Another lantern clock came to light recently, unsigned, but with James Ogden’s distinctive dial centre, an iron clip-round bellstrap, a hand with the crab-claw pincers, and in the space where the name might appear—an enigmatic face, a bit like the face on an early penny moon dial. What the face means I have no idea but, in the absence of a signature, it fills up what would otherwise have been a blank space. The chapter ring has the very unusual arrowhead half-hour marker as used on Samuel’s clock. The dial corners have the three-leaf motif common to all three of these clocks. This clock could only have come from James Ogden’s workshop. It was made with anchor escapement, which might suggest it is a little later than the other two.

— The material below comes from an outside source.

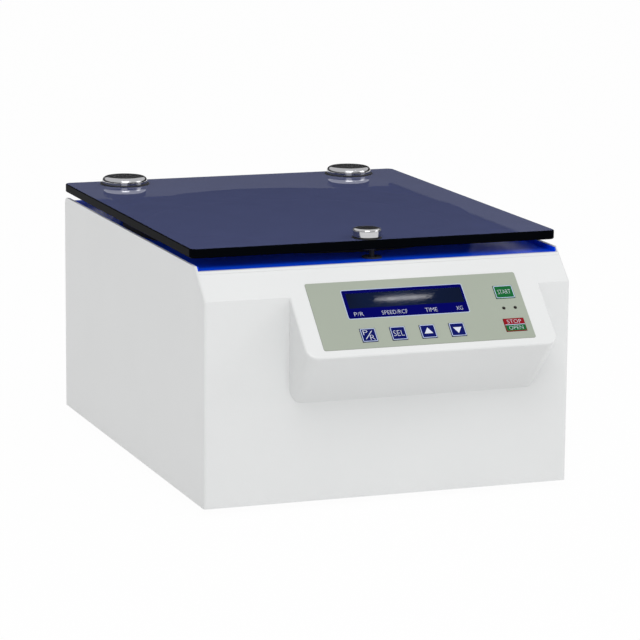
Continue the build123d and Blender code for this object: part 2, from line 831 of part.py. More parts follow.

It is very seldom we know anything of the history of these clocks but in this instance we do. The unsigned clock has been in the same family since about 1900. At that time it was given as a present to Mr James Bateman, who lived at Milnthorpe, near Kendal, by an owner, in whose loft it had been lying unused for many years. It later passed down the family to Mr Bateman’s great granddaughter, till sold recently at auction.

So we have three lantern clocks from James Ogden’s workshop. Why would he sign one, monogram the next and leave the third unsigned? Well, one thought occurs to me. We know in his earlier life he was not a Quaker, yet later in life he was. Some Quakers thought it vanity to sign their work—though this never stopped most of the Halifax Ogden clockmakers from doing so. Maybe James took this view as his faith strengthened. Yet his longcase clocks are signed in the normal way, those we know that are signed by him. But, unlike his lantern clocks, his longcase clocks do not have a style unique to him, so that we could not identify any of them as being by him unless they were signed. So maybe he made some longcase clocks which were also unsigned and we simply cannot recognise them as his.

James Ogden made his will on 23rd April 1730. He was at least 85 years old. He died on 17th February 1734/35, aged about 90. Wills sometimes tell you more by what they omit than by what they include. His sons were all dead except for John, who by now had moved from Wensleydale to live in Darlington and who was himself 70 years old. James left his household goods and £10 to his daughter, Sarah, a spinster aged 51, who probably kept house for him. She seems to be his only surviving daughter, though his son-in-law, James Hargreaves, was still alive, a woolcomber in Halifax and widower of James’s late daughter, Mary.

James Hargreaves was named as an executor together with James Ogden’s grandson, clockmaker Thomas Ogden (son of his late son, Samuel of Benwell), and he left each of them five shillings. Other small bequests were left to his grandchildren, children of his late daughters Mary Cocker, Susanna Hargreaves and Martha Shepherd. Martha had married clockmaker Joseph Shepherd in 1696 and they had moved away to live in Sheffield, but had obviously kept in touch as James left a shilling to his grandson, Joseph Shepherd, then only one year old. So distance was no barrier to maintaining contact. But he made no mention of his son, John of Darlington, or John’s five children, or John’s many grandchildren—a large family group, almost 30 of them in all.

To my mind this apparent rift adds a sad note to the Ogden family story. A father and son with no contact for 50 years? Perhaps John never spoke of his father.

It seemed little wonder that the descendants of John Ogden, who became very numerous and extremely prosperous in all manner of business ventures and advantageous marriages, hired a professional genealogist to trace their ancestry, and on more than one occasion. But it appears this was for the purpose of claiming inheritances, as for instance when two brothers of John Ogden’s wife, Margaret Calvert, both died without issue. They traced the family back five generations to prove the link with these Calvert brothers, as far as Margaret Calvert, who married ‘(blank) Ogden’, as they described him. John’s first name was forgotten or not considered important.

They did not even bother to uncover John Ogden’s first name, so no question of going back to Soyland. So it was not out of an interest in the family origins, but to claim land and monies. John’s estate was valued in 1780 at £2000, but 20 years later it was sold for between £3000 and £4000. That must represent £3 million or £4 million. No one-shilling bequests amongst these descendants. I can’t help but feel sorry for John—ostracised by his father and forgotten by his descendants. Could it be that James cut off his son, John, because he married into money? I doubt we will ever know.